The plastic insert underneath fairs no better. It continues the aztec pattern but the lack of colour on major features is again glaringly obvious. The central sensor platform is blobbed with a few specks of grey and the dome isn't even fully painted up. It's a grave disappointment and again the phasers and thrusters are left in the hull base coat. Makes you kinda want to scream for mercy. At the rear the wide impulse engine is haphazardly painted in with frayed paint edges and barely fills out the allotted space. Once more any real detail is lost leaving us with the basic shape of the exhaust.

Moving down to the neck of the Enterprise it's a pleasant surprise to find that the aztecing continues down what is usually a forgotten area especially on the regular-sized starships.

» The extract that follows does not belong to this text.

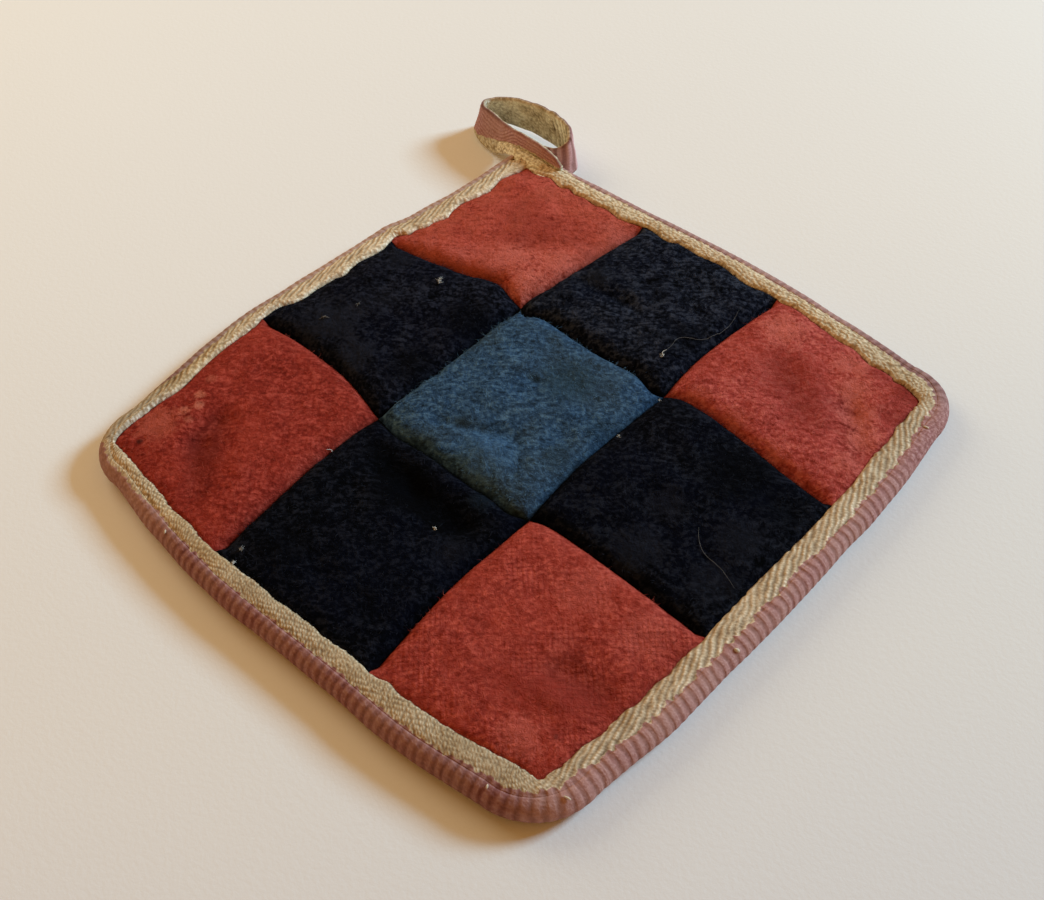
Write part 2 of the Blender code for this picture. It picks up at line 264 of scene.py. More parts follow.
@dataclass(frozen=True)
class SquarePlan:
    """The pot holder seen from above: four bulging sides, four wandering seams, rounded corners.

    Attributes:
        side_places: Places along a side at which its finished edge is given.
        seam_places: Places along a seam at which its line is given.
        rim: How far the line on top of the rim lies in from the finished edge.
        field_radius: Radius of the wool field's corners.
        least_radius: The least that a corner's radius shrinks to on an inset outline.
        rounds: How often a point is drawn towards the lines it lies between.
        sides: The four sides, by the way they face.
        seams: x of the seams along Y and y of those along X, at the seam places.
        seam_bumps: Short waves in the seams.
        corner_radii: Radius of each finished corner, by the signs of x and y there.
    """

    side_places: tuple[float, ...] = (-62.0, -42.0, -22.0, 0.0, 22.0, 42.0, 62.0)
    seam_places: tuple[float, ...] = (-74.0, -48.0, -28.0, 0.0, 26.0, 48.0, 74.0)
    rim: float = 3.6
    field_radius: float = 1.2
    least_radius: float = 2.0
    rounds: int = 6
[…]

This connecting section is incredibly thin but on the model it does feel sturdy even though there's a hunk of metal saucer perched on the top. A couple of spots of darker grey highlight the forward torpedo launcher and a ribbed section of the neck although the windows are not painted in and remain only as slight recesses on the surface. I can imagine dotting those up would have been a nightmare.

The aztec painting flows down into the slimmed down Engineering hull but only on the sides and then only as far as the front of the warp engine pylons. Everything to the rear of that and the back of the neck section is in the single grey/white base coat with no form of texturing on the top of the hull or the inside edges of the warp pylons. The outsides and both warp engines continue the two-tone effect but for some inexplicable reason it just stops dead in a very obvious manner. The lack of panelling detail - any detail - at this point doesn't help, leaving a total blank space that you can't avoid.

The front end is much more interesting to look at though with the bright blue deflector dish lighting the way and a ship registry and double Starfleet pennants adorning the hull. It's as though someone got bored with this one the further back they got... Anyhows, at least at the back Eaglemoss managed to slap a tiny ship registry underneath the shuttle bay doors but that's all you're getting so no texture, depth or further detail here. Move along. Nothing to see.

The annoyingly spindly warp pylons on the outside do have the aztec paint plus some more infamous dark grey paint details but that's all you can really say as it continues to be a bit dull. On the engines themselves the translucent bussard collectors are finished with a web effect which is an unusually fine detail to have included on the ship when compared to what has been left off. The aztec pattern coats them 360 degrees plus that dark grey paint has been out again to pick out the vents and panel changes to add essential depth to what could be too very "flat" tubes.

As for build quality here, the pieces do fit together well. There's a slight gap around the underside of the saucer but the remainder of the craft is a good quality construction. It's the paint job that lets this one down on every level and having that huge aztec gap at the back really grates.

The special edition magazine skates over the rather extensive changes in a fleeting second noting what has taken place between Into Darkness and Beyond before launching into a section dedicated to the design of the flagship craft and also the pimped up "A" that's seen at the very end of the movie.

This section encompasses some fantastic pieces of artwork from the development of the third Kelvin Timeline movie as well as the lengths the production team went to when it came to having the ship cut to ribbons by an alien attack. Whether you approved of the abrupt end to the ship or not, the sequence was fantastic and to see the plans here as well as what would happen to the crashed saucer are a real treat for any fan. This is a worthwhile read and something that needed to be documented. All I can say is that it's a shame they had to redesign the ship to make it so flimsy!

The Star Trek Beyond USS Enterprise Special Edition is a real heart-string puller. With the news that Star Trek 4 is shelved for the time being, the "A" featured here in the magazine could well be the last cinematic Enterprise for some time and we do need to see it in model form as part of the collection. 

This model isn’t quite what I hoped for and makes just as inadequate a job of reproducing the Enterprise as happened with the first version of this ship some time ago. Could have made a few more upgrades on the detail to get it properly in line and that’s just on the paint job.

What’s your verdict on the Beyond USS Enterprise?